Heute bereiten sich 350 Jugendliche aus dem aargauischen Fricktal in Muttenz auf die gymnasiale Matur oder die Fachmatur vor. 160 Jugendliche besuchen dazu ein Gymnasium in Basel-Stadt. Die Maturanden aus dem Fricktal gelten schon heute als besonders motiviert.
Die Fricktaler in Muttenz kommen heute zu 87 Prozent aus dem Bezirk Rheinfelden, vor allem aus Rheinfelden, Möhlin, Magden und Kaiseraugst. Der wahrscheinlichste Standort eines neuen Gymnasiums wäre demnach Rheinfelden. Der Standort wäre auch eine Option für Baselbieter Gymnasiasten, sollte das Gym Liestal, wie zu erwarten ist, an Grenzen stossen.
Bildungsdirektion
Die Bildungsdirektoren in Baselland und Basel-Stadt reagierten positiv auf Hürzelers Ankündigung. Die Baselbieter Bildungsdirektorin Monica Gschwind sagte, der Wegfall der Aargauerinnen und Aargauer in Muttenz könnte mithelfen, das Schülerwachstum im Baselbiet aufzufangen. Auch der Basler Erziehungsdirektor Conradin Cramer sah bei einem Wegfall der Fricktaler keine Überkapazitäten auf Basel zukommen.
Erstaunlich war diese Woche einzig die Stellungnahme der Liberal-Demokratischen Partei Basel-Stadt. Die LDP liess in einer Erklärung verlauten, die Gründung eines Gymnasiums stehe «eher quer in der Landschaft». Und: «Nicht nur, aber auch aus finanziellen Gründen wäre es für Basel-Stadt interessant, auch in Zukunft auf die Schülerschaft aus dem Fricktal zählen zu können».
In einer Interpellation fragt die LDP die Basler Regierung, ob sie nicht nochmals mit den Aargauer Kollegen sprechen möchte. Ausserdem regt die LDP Gespräche mit Solothurn und Baselland an, ob diese nicht gewillt wären, Gymnasiasten aus Allschwil, Schönenbuch und dem Solothurner Leimental nach Basel zu schicken.
Misserfolge
Sollte die Regierung in Basel-Stadt tatsächlich dem Ansinnen der Liberalen entsprechen, dürften ihre Aussichten auf erfolgreiche Gespräche in Aarau, Liestal und Solothurn allerdings begrenzt sein.
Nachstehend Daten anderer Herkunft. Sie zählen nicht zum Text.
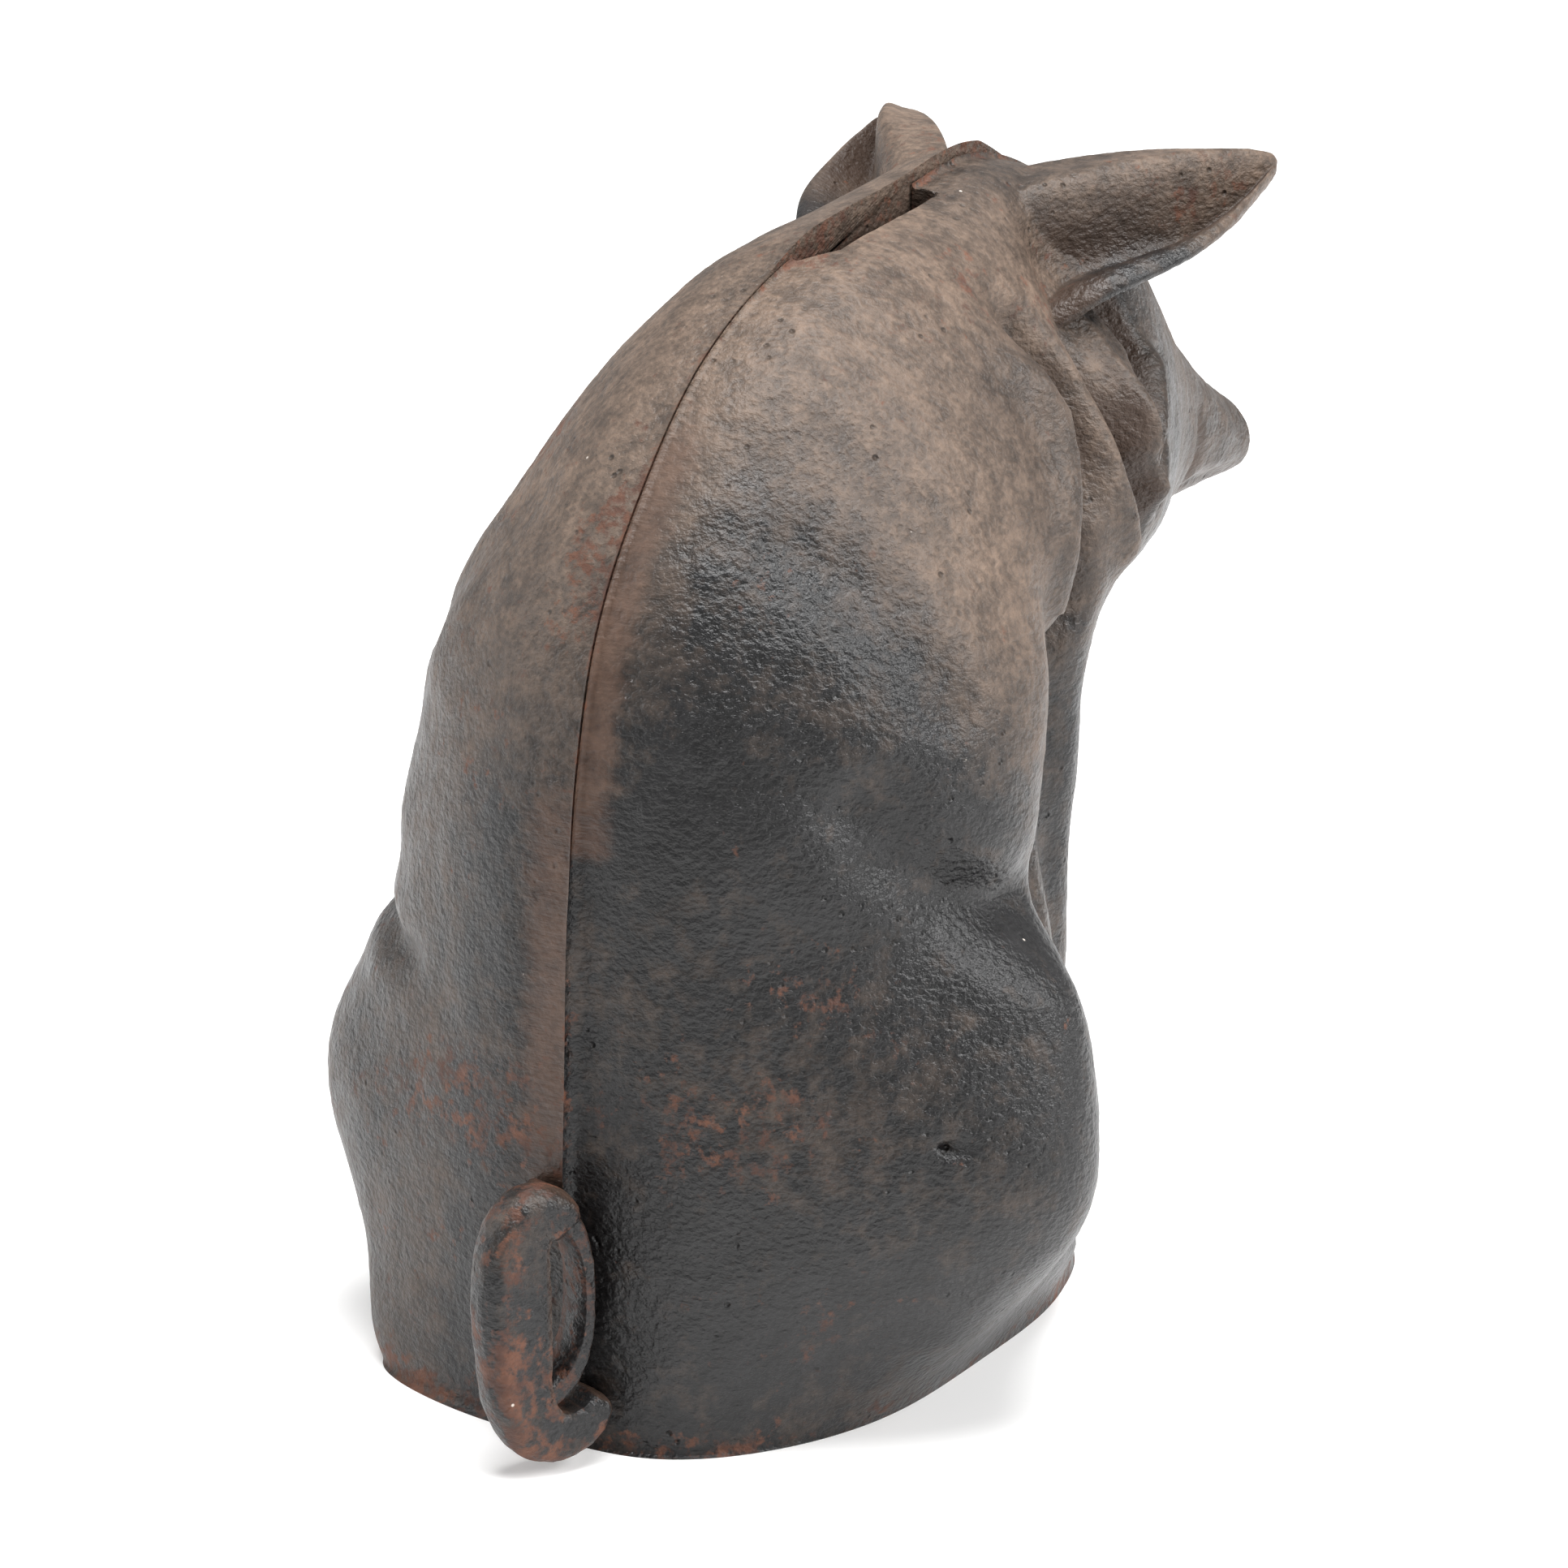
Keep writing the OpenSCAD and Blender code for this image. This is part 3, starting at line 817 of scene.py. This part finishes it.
# Where each finish lies: brown patina, bare ground metal and rust, with one spot of painted light. Spots are
# y, z, size in y and z, amount.
rightSpots = dict(
    # the patina spot at y -70, z 108 is painted light: the right flank is lightened where the lamp and
    # reflections fall
    patinaAndPaintedLight=[(-33, 18, 40, 14, 0.12), (-24, 136, 13, 20, -0.3), (-70, 108, 24, 30, 0.6),
            (-52, 140, 22, 30, 0.4), (-105, 140, 20, 30, 0.3)],
    rusty=[(-12, 80, 9, 12, 0.5), (-9, 29, 14, 10, 0.35), (-3, 57, 9, 9, 0.4), (-22, 54, 5, 5, 0.5)],
)
leftSpots = dict(rusty=[(-10, 150, 14, 16, 0.5), (-6, 55, 12, 12, 0.4)])


def spots(y, z, places):
    return sum(amount * blob(y, z, *place) for *place, amount in places)


def rightFinish(x, y, z, back, earSpot):
    patinaAndPaintedLight = -0.12 + 0.58 * smoothStep(z, 96, 176) + 0.3 * earSpot + 0.3 * smoothStep(-y, 145, 175)
    patinaAndPaintedLight += 0.34 * np.exp(-(x / 12) ** 2) * smoothStep(z, 96, 112) * back
    patinaAndPaintedLight += spots(y, z, rightSpots["patinaAndPaintedLight"])
    ground = smoothStep(10.5 - x, 0, 8) * smoothStep(z, 97, 101) * smoothStep(170 - z, 0, 14) * back
    rusty = 0.8 * smoothStep(9 - z, 0, 8) + 0.35 * smoothStep(z, 150, 175)
    return patinaAndPaintedLight, ground, rusty + spots(y, z, rightSpots["rusty"])


def leftFinish(x, y, z, back, earSpot):
    tailSpot = smoothStep(y, 3.5, 6)
    patinaAndPaintedLight = 0.24 + 0.52 * smoothStep(z, 95, 160) + 0.1 * earSpot - 0.15 * tailSpot
    patinaAndPaintedLight -= 0.5 * np.exp(-((x - 16) / 8) ** 2) * smoothStep(118 - z, 0, 30) * back
    ground = smoothStep(14 - x, 0, 9) * smoothStep(z, 38, 48) * smoothStep(122 - z, 0, 26) * back
    rusty = 0.25 + 0.3 * tailSpot + 0.9 * smoothStep(8 - z, 0, 8)
    return patinaAndPaintedLight, ground * (1 - tailSpot), rusty + spots(y, z, leftSpots["rusty"])


def paintMasks(piece, side):
    co = drawnCoordinates(piece)
    x, y, z = np.abs(co[:, 0]), co[:, 1], co[:, 2]
    back = y > -60 - 0.2 * z
    earSpot = smoothStep(z, 160, 178) * smoothStep(x, 12, 26)
    # painted shade: the hollow behind each ear is darkened by taking it off the patina mask
    pocketShade = smoothStep(x, 17, 25) * blob(y, z, -122, 171, 15, 9) * smoothStep(-y, 104, 112)
    finish = rightFinish if side < 0 else leftFinish
    patinaAndPaintedLight, ground, rusty = finish(x, y, z, back, earSpot)
    seam = np.exp(-(x / 1.1) ** 2)
    # this mask holds the brown patina together with painted shade in the ear's pocket and painted light on
    # the right flank
    storeMask(piece, "patinaAndPaintedLight", patinaAndPaintedLight - 0.9 * pocketShade)
    storeMask(piece, "ground", ground)
    storeMask(piece, "rusty", rusty + 0.55 * seam)
    storeMask(piece, "inside", insideMask(piece))


# The body's middle line as heights and their y, and how the cavity's walls are told from the outside
cavityMiddle = dict(heights=[0, 42, 92, 133, 170, 186], y=[-60, -58, -60, -66, -80, -100])
insideForm = dict(middleZ=60, rise=0.6, flatten=0.3, leastX=4, low=-0.15, high=0.35)


def insideMask(piece):
    # 1 on the cavity's walls, whose normals face the middle of the body
    form = insideForm
    co = drawnCoordinates(piece)
    mesh = piece.data
    normals = np.zeros(len(mesh.vertices) * 3)
    mesh.vertex_normals.foreach_get("vector", normals)
    normals = normals.reshape(-1, 3)
    toX = -np.sign(co[:, 0]) * np.maximum(np.abs(co[:, 0]), form["leastX"])
    toY = np.interp(co[:, 2], cavityMiddle["heights"], cavityMiddle["y"]) - co[:, 1]
    toZ = (form["middleZ"] - form["rise"] * co[:, 2]) * form["flatten"]
    toMiddle = np.stack([toX, toY, toZ], -1)
    facing = (normals * toMiddle).sum(1) / np.linalg.norm(toMiddle, axis=1)
    return smoothStep(facing, form["low"], form["high"])


paintMasks(leftCasting, 1)
paintMasks(rightCasting, -1)
print("masks stored")


def newGroup(name, inputs, outputs):
    group = bpy.data.node_groups.new(name, "ShaderNodeTree")
    for kind, label, value in inputs:
        socket = group.interface.new_socket(name=label, in_out="INPUT", socket_type="NodeSocket" + kind)
        if value is not None:
            socket.default_value = value
    for kind, label in outputs:
        group.interface.new_socket(name=label, in_out="OUTPUT", socket_type="NodeSocket" + kind)
    start = group.nodes.new("NodeGroupInput")
    end = group.nodes.new("NodeGroupOutput")
    return group, start, end


class Graph:
    # short calls for adding nodes to a tree
    def __init__(self, tree):
        self.nodes = tree.nodes
        self.links = tree.links

    def feed(self, socket, value):
        if isinstance(value, bpy.types.NodeSocket):
            self.links.new(value, socket)
        else:
            socket.default_value = value

    def noise(self, vector, scale, detail=3.0, rough=0.55, distortion=0.0):
        node = self.nodes.new("ShaderNodeTexNoise")
        for label, value in (("Vector", vector), ("Scale", scale), ("Detail", detail), ("Roughness", rough),
                             ("Distortion", distortion)):
            self.feed(node.inputs[label], value)
        return node.outputs["Fac"]

    def math(self, operation, a, b=0.5, clamp=False):
        node = self.nodes.new("ShaderNodeMath")
        node.operation = operation
        node.use_clamp = clamp
        self.feed(node.inputs[0], a)
        self.feed(node.inputs[1], b)
        return node.outputs[0]

    def remap(self, value, low, high, outLow=0.0, outHigh=1.0):
        node = self.nodes.new("ShaderNodeMapRange")
        node.interpolation_type = "SMOOTHSTEP"
        for k, v in enumerate((value, low, high, outLow, outHigh)):
            self.feed(node.inputs[k], v)
        return node.outputs[0]

    def mix(self, factor, a, b, blend="MIX"):
        node = self.nodes.new("ShaderNodeMix")
        node.data_type = "RGBA"
        node.blend_type = blend
        self.feed(node.inputs["Factor"], factor)
        colours = [k for k in node.inputs if k.type == "RGBA"]
        self.feed(colours[0], a)
        self.feed(colours[1], b)
        return [k for k in node.outputs if k.type == "RGBA"][0]

    def stretch(self, vector, scale):
        node = self.nodes.new("ShaderNodeMapping")
        self.feed(node.inputs["Vector"], vector)
        node.inputs["Scale"].default_value = scale
        return node.outputs[0]

    def group(self, tree, **values):
        node = self.nodes.new("ShaderNodeGroup")
        node.node_tree = tree
        for label, value in values.items():
            self.feed(node.inputs[label], value)
        return node.outputs

    def attribute(self, name):
        node = self.nodes.new("ShaderNodeAttribute")
        node.attribute_name = name
        return node.outputs["Fac"]


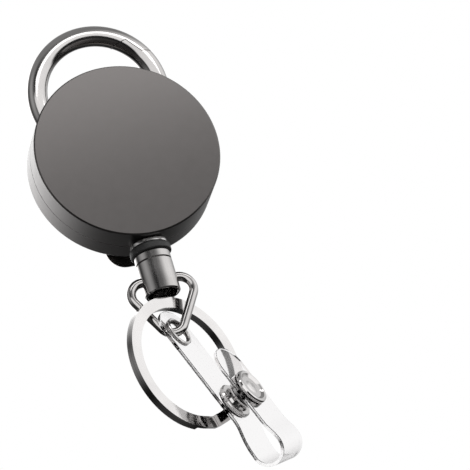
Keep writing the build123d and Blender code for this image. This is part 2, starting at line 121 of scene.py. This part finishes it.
def factor(name, text, default):
    return FloatProperty(name=name, description=text, subtype="FACTOR", min=0.0, max=1.0, default=default)


class ReelFinish(bpy.types.PropertyGroup):
    gunmetal: colour("Gunmetal", "Satin plating of the case", (0.103, 0.097, 0.095))
    dark_chrome: colour("Dark chrome", "Polished plating of ring, clip and ferrule", (0.36, 0.35, 0.345))
    clip_brown: colour("Clip", "Dark plating of the belt clip", (0.17, 0.155, 0.145))
    nickel: colour("Nickel", "Bright plating of rings and snaps", (0.47, 0.46, 0.456))
    satin: factor("Satin", "Roughness of the case", 0.36)
    polish: factor("Polish", "Roughness of polished metal", 0.1)
    rubber: colour("Rubber", "Bumper at the nozzle", (0.012, 0.012, 0.012))
    cord: colour("Cord", "Braided cord", (0.02, 0.02, 0.022))
    vinyl: colour("Vinyl", "Clear strap", (0.97, 0.962, 0.962))
    # colour of the painted shade on the clear strap where its surface turns away from the camera
    vinyl_painted_edge_shade: colour("Vinyl edge", "Clear strap where it turns away", (0.4, 0.39, 0.395))
    spool: colour("Spool", "Plastic inside the case", (0.83, 0.82, 0.78))


class ReelStage(bpy.types.PropertyGroup):
    azimuth: angle("Azimuth", "Camera's turn to the left of the front", -16.98)
    elevation: angle("Elevation", "Camera's height, negative from below", -22.1)
    roll: angle("Roll", "Camera's turn about its own line of sight", -17.0)
    distance: length("Distance", "From the case's middle to the camera", 0.9)
    case_right: length("Case right", "How far right of the picture's middle the case is", -0.02373)
    case_up: length("Case up", "How far above the picture's middle the case is", 0.01574)
    lens: FloatProperty(name="Lens", description="Focal length in millimetres", default=324.0)
    floor_z: length("Floor", "Height of the floor, below the cord at full reach", -0.8)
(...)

Die Basler Gymnasien geniessen keinen besonders guten Ruf: Basel-Stadt steht nämlich im kantonalen Vergleich an der Spitze der Kantone mit den höchsten Misserfolgen an den Hochschulen.
22 Prozent der Studierenden aus Basel-Stadt verfügen nach acht Studienjahren über keinen Studienabschluss. Diese Quote ist etwa doppelt so hoch wie für Baselbieter, Aargauer oder Solothurner. Für Basel-Stadt wäre es vordringlicher, die eigene Mittelschulstrategie zu überdenken.
Der Arbeitsgruppe, die im Baselbiet zurzeit die Ausrichtung der fünf Baselbieter Mittelschulstandorte prüft, käme der Bau einer neuen Mittelschule in Rheinfelden gelegen. Die Bildungs-, Kultur- und Sportdirektion plant in Muttenz ein Zentrum der Berufsausbildung. Vielversprechend wäre dabei eine Variante, welche die Fachmittelschule in Muttenz zentrierte. Die Absolventen einer gymnasialen Matur könnten in diesem Fall nach Münchenstein oder Rheinfelden ausweichen.
FHNW
Für Berufe im Bereich der Life Sciences oder der Pädagogik wäre der Standort Muttenz interessant, weil sich auf demselben Areal auch der Campus der Fachhochschule Nordwestschweiz (FHNW) befindet. Zu beachten ist dabei, dass es in der Region Basel für angehende Primarlehrkräfte üblich ist, statt einer gymnasialen Matur eine Fachmatur Pädagogik zu bestehen.
Eine Fokussierung der Mittelschulen auf fachliche Schwerpunkte wäre verheissungsvoll. Unerlässlich ist es dabei aber, dass die Nordwestschweizer Bildungsdirektoren ihre Zukunftspläne auch in den nächsten Jahren, in denen die Weichen gestellt werden, aufeinander abstimmen.